I'm sorta in the same boat as you. I run Synology all my photos and manage 5 different family members photos.

So I have different use cases for them and myself.

**For them: **They only care about the ability to see where they took their photos and its uploading correctly. The built in face detection is average at best but its enough for them to find the photo they are looking for.

They will never use the full extent of all the metadata that is available to them if I had it.

The tradeoffs are the ease of deployment and account management. I only have 5 members and if I had to teach each one which website or page to go to so they can view their images, it would drive me nuts. I simply give them credentials and a link to download from Apple Store and Playstore and off they go. New phones? No problem. Add it to their AppleTV? Don't need to bother me.
** For Me: ** I use Excire Foto and it scans each photo and helps me manage everything with a very powerful AI tool for tagging. I use it for the majority of my photo management. The downside, its not very remote friendly.

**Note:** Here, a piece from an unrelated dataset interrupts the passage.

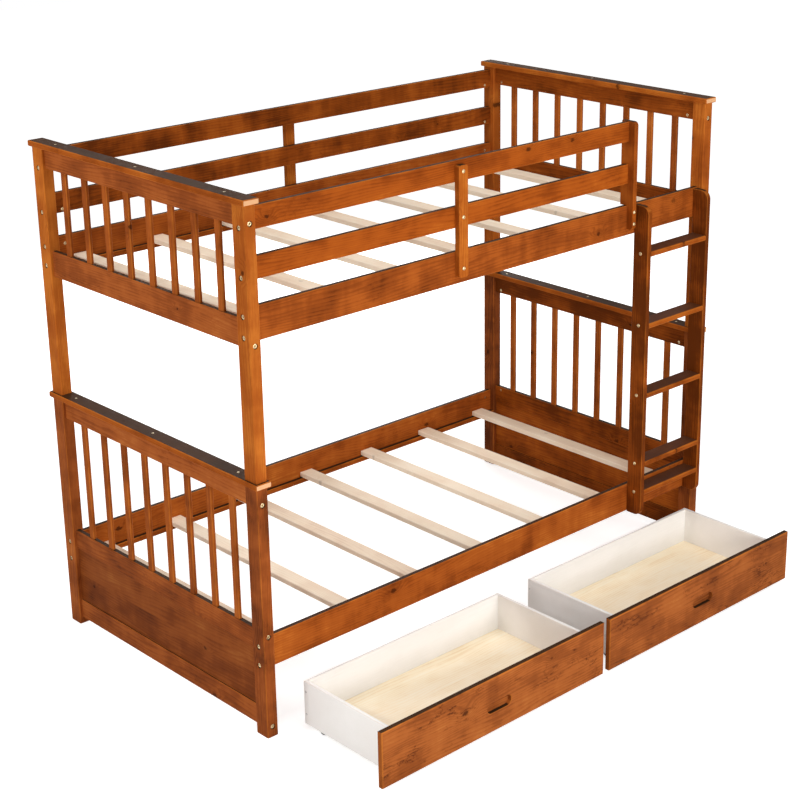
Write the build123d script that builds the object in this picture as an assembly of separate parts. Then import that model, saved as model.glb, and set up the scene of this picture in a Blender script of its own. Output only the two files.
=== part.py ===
from build123d import *
import os

# A bunk bed of bolted softwood with a ladder at its front and two rolling drawers, all in millimetres.
# The origin is the middle of the front left post's sole. X runs along the bed to the ladder end,
# Y runs across it to the back and Z is up. The drawers stand pulled out, as when the bed is cleaned under.

os.makedirs("parts", exist_ok=True)

# Plan: post centre lines along and across the bed
bed_pitch_x = 1961
bed_pitch_y = 1013

# Posts, each a flat timber with its broad face to the ends
post_x = 39
post_y = 55
post_round = 4
lower_post_height = 800

# Planed boards for rails, guards, struts and ladder, and the easing of their long edges
board_thick = 18
board_ease = 2

# Caps that lie over each pair of posts
cap_width = 55
cap_thick = 18
cap_overhang = 9
cap_ease = 2.5

# Rails across the ends, and how high their undersides lie above the foot of their own posts
top_rail_height = 65
end_rail_height = 66
bottom_rail_rise = 21
mid_rail_rise = 275
upper_end_rail_height = 84
upper_end_rail_rise = 394

# Side rails and the ledges that carry the slats
side_rail_height = 102
lower_side_rail_rise = 219
upper_side_rail_rise = 413
ledge_width = 18
ledge_height = 18
ledge_end_gap = 1
slat_count = 7
slat_inset = 95.5
slat_width = 55
slat_thick = 18
slat_end_gap = 1
slat_ease = 2

# Spindles in the open bays of both ends
spindle_count = 8
spindle_inset = 117.65
spindle_width = 26
spindle_thick = 11
spindle_ease = 2.5
spindle_set = 10

# Solid panels in the lowest bay of both ends
panel_thick = 8
rail_groove_depth = 8
post_groove_depth = 5

# Guard boards, the struts that tie them together and the way in beside the ladder
guard_height = 66
guard_rail_gap = 74
guard_gap = 75
guard_drop = 10
strut_width = 38
strut_round = 9
strut_rise = 22
strut_top_drop = 13
front_strut_x = 798.5
entry_width = 354
end_strut_depth = 55
end_strut_forward = 24.5
end_strut_top_rise = 2
end_strut_round = 14

# Ladder, bolted against the front of both side rails
ladder_width = 326
ladder_cap_gap = 0.5
stile_depth = 64
stile_round = 30
stile_top_drop = 2
stile_foot_drop = 2.5
foot_tread_top = 310
first_tread_top = 417
tread_pitch = 252.7
tread_count = 4
tread_thick = 18
tread_ease = 4

# Stub tenons and the fits of everything that is glued or slipped in
tenon_thick = 8
tenon_height = 28
tenon_length = 10
joint_play = 0.2

# Counterbored bolt seats in the outer faces of the posts, measured from the rails' edges
seat_dia = 17
seat_depth = 6
seat_sides = 12
end_bolt_inset = 12.5
end_tenon_inset = 26
side_bolt_low = 15
side_bolt_high = 26
side_tenon_inset = 29
guard_bolt_inset = 11

# Pins that hold the upper posts on the lower ones
pin_dia = 10
pin_length = 60
pin_play = 0.15
pin_sides = 12

# Drawers: a wide front with a blind finger recess, on a narrower box
drawer_width = 930
drawer_gap = 28
drawer_pull = 467.5
drawer_front_height = 180
drawer_front_thick = 18
drawer_front_ease = 3
drawer_front_drop = 12
recess_length = 101
recess_height = 35
recess_depth = 14
recess_rise = 82
recess_ease = 2
box_inset = 57
box_depth = 395
box_height = 145
box_wall = 12
box_ease = 1.5
floor_thick = 5
floor_groove = 5
floor_lip = 17

# Fixed casters under the drawers' floors
wheel_dia = 33
wheel_width = 14
axle_dia = 5
axle_play = 0.05
wheel_side_gap = 0.5
wheel_top_gap = 2.5
bracket_thick = 1.5
bracket_length = 24
bracket_foot = 7
caster_side_inset = 24
caster_end_inset = 60

# Places that follow from the sizes above
ends = {"left": 0, "right": bed_pitch_x}
sides = {"front": 0, "back": bed_pitch_y}
outward = {"left": -1, "right": 1, "front": -1, "back": 1}
upper_foot = lower_post_height + cap_thick
bay_x0, bay_x1 = post_x / 2, bed_pitch_x - post_x / 2
bay_y0, bay_y1 = post_y / 2, bed_pitch_y - post_y / 2
rail_front = -board_thick / 2
lower_rail_z = lower_side_rail_rise
upper_rail_z = upper_foot + upper_side_rail_rise
lower_guard_z = upper_rail_z + side_rail_height + guard_rail_gap
upper_guard_z = lower_guard_z + guard_height + guard_gap
upper_top = upper_guard_z + guard_height + guard_drop
post_cuts = {(level, end, side): [] for level in ("lower", "upper") for end in ends for side in sides}


def save(shape, name):
    shape.label = name
    export_step(shape, f"parts/{name}.step")


# Timbers: a section with eased long edges, run along one axis between two stations
def section(width, height, ease, rounded):
    outline = Rectangle(width, height)
    return fillet(outline.vertices(), ease) if rounded else chamfer(outline.vertices(), ease)


def timber_x(x0, x1, y, z, thick, height, ease, rounded=False):
    plane = Plane((x0, y, z + height / 2), x_dir=(0, 1, 0), z_dir=(1, 0, 0))
    return extrude(plane * section(thick, height, ease, rounded), x1 - x0)


def timber_y(x, y0, y1, z, thick, height, ease, rounded=False):
    plane = Plane((x, y0, z + height / 2), x_dir=(-1, 0, 0), z_dir=(0, 1, 0))
    return extrude(plane * section(thick, height, ease, rounded), y1 - y0)


def timber_z(x, y, z0, z1, size_x, size_y, ease, rounded=False):
    return extrude(Plane((x, y, z0)) * section(size_x, size_y, ease, rounded), z1 - z0)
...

So if you're working remote, you will not be able to manage your NAS photos from afar.

This way I keep both Synology Photos and use Excire when I'm needing to do some real work.

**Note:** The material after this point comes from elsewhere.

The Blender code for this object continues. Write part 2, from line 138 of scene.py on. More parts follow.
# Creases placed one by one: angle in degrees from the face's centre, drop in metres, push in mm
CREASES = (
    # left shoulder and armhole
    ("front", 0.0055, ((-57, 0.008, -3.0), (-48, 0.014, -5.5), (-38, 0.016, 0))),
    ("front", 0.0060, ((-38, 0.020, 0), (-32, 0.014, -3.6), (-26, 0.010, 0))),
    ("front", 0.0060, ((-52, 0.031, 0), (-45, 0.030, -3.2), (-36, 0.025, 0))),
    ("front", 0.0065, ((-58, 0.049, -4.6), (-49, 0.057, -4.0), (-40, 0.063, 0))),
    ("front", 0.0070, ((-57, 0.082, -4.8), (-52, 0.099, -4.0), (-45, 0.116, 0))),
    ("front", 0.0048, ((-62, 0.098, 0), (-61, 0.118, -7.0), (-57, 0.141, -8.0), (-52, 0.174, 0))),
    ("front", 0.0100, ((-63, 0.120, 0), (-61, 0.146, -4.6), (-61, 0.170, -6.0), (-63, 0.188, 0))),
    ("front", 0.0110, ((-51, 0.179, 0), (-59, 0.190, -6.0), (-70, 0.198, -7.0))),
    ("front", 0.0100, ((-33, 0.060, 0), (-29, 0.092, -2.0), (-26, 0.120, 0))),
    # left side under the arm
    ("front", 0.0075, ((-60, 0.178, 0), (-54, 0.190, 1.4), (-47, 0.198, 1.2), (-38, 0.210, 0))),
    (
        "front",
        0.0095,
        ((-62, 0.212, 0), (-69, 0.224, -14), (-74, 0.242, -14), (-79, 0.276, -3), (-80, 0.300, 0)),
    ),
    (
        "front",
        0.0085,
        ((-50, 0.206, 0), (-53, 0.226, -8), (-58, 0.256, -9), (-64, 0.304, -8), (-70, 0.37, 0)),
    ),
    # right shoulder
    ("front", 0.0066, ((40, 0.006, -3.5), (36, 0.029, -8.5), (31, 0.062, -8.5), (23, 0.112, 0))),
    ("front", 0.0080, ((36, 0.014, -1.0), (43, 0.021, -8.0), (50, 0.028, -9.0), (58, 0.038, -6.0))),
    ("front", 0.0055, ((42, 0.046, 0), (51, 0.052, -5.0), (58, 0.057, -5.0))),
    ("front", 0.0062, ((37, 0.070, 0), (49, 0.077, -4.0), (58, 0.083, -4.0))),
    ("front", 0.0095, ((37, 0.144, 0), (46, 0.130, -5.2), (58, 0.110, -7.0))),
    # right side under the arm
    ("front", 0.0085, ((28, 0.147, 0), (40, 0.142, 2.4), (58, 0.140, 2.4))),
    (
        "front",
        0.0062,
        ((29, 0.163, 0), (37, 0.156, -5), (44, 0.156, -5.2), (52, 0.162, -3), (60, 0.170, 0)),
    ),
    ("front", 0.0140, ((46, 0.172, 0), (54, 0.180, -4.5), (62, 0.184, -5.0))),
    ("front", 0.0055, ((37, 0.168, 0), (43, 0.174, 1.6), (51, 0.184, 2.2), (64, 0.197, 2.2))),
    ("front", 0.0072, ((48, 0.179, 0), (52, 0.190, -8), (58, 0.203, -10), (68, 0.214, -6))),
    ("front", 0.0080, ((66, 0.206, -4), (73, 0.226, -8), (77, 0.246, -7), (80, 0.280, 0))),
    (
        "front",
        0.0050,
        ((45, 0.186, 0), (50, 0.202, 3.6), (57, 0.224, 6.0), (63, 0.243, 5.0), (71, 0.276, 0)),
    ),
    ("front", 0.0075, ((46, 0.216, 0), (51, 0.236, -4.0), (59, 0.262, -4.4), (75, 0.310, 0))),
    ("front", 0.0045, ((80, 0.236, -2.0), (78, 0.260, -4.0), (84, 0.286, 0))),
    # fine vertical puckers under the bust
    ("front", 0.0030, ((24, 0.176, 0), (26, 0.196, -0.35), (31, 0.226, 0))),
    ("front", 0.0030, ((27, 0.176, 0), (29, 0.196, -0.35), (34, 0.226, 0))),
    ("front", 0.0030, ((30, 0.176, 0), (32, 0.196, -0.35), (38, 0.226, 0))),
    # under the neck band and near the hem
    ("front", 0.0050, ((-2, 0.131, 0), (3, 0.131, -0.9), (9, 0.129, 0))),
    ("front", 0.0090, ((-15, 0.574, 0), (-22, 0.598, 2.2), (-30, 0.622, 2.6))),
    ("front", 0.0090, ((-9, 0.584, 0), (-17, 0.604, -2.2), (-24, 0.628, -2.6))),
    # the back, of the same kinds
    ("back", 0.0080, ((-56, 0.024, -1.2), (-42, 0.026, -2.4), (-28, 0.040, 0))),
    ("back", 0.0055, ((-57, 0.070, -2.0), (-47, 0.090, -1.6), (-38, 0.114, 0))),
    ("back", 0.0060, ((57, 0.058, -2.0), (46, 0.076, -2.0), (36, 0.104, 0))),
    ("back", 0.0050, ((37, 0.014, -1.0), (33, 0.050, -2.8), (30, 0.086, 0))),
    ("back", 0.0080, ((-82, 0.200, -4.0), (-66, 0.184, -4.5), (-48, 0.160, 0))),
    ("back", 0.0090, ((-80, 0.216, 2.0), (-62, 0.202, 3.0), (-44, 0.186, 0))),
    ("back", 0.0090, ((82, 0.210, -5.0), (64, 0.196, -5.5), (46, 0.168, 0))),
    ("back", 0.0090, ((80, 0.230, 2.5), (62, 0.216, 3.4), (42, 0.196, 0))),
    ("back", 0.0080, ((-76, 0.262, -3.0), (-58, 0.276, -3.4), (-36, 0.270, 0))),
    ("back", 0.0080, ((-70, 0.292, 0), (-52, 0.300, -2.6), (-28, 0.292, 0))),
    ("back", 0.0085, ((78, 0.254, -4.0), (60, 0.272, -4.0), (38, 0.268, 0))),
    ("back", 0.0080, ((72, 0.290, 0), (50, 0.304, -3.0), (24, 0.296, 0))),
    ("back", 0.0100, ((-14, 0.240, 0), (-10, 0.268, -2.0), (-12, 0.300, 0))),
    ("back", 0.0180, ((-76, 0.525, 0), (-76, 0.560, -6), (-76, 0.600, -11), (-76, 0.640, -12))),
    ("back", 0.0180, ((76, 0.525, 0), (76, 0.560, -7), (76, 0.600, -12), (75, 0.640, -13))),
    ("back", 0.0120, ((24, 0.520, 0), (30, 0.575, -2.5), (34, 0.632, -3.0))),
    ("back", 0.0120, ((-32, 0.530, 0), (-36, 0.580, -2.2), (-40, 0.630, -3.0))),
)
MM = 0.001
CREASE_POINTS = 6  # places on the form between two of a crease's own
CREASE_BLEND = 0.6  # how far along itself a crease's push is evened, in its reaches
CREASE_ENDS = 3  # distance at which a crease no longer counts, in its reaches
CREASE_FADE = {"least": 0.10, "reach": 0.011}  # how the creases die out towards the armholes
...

[–] u_tamtam@programming.dev 1 points 1 year ago (1 children)

I think I have a very comparable workflow to yours, I have a master repository of RAW+JPEG on a NAS which I index and curate from Digikam, and I export smaller/de-exified photos into topical folders for sharing with members (generally over nextcloud).

[–] jaschen@lemmy.world 1 points 1 year ago (1 children)

May I ask why you export and de exify photos? Synology Photos does this work for you.

[–] u_tamtam@programming.dev 1 points 1 year ago

Because depending on what I'm sharing and with whom, I may not always want to send 30+ MPix images if I know it's going to be viewed on a phone/tablet or downloaded from a data network (typically, family reunion stuff that nobody wants a 15MB ultra sharp file of). If the photos might end up on the open internet, I don't necessarily want my camera's serial number and other "global IDs" present in the EXIF to be kept, but I might want to share "straight out of the camera" JPEGs with full metadata with my photography enthusiasts friends. That's one area of the workflow I feel I want to be in control, because it is very contextual.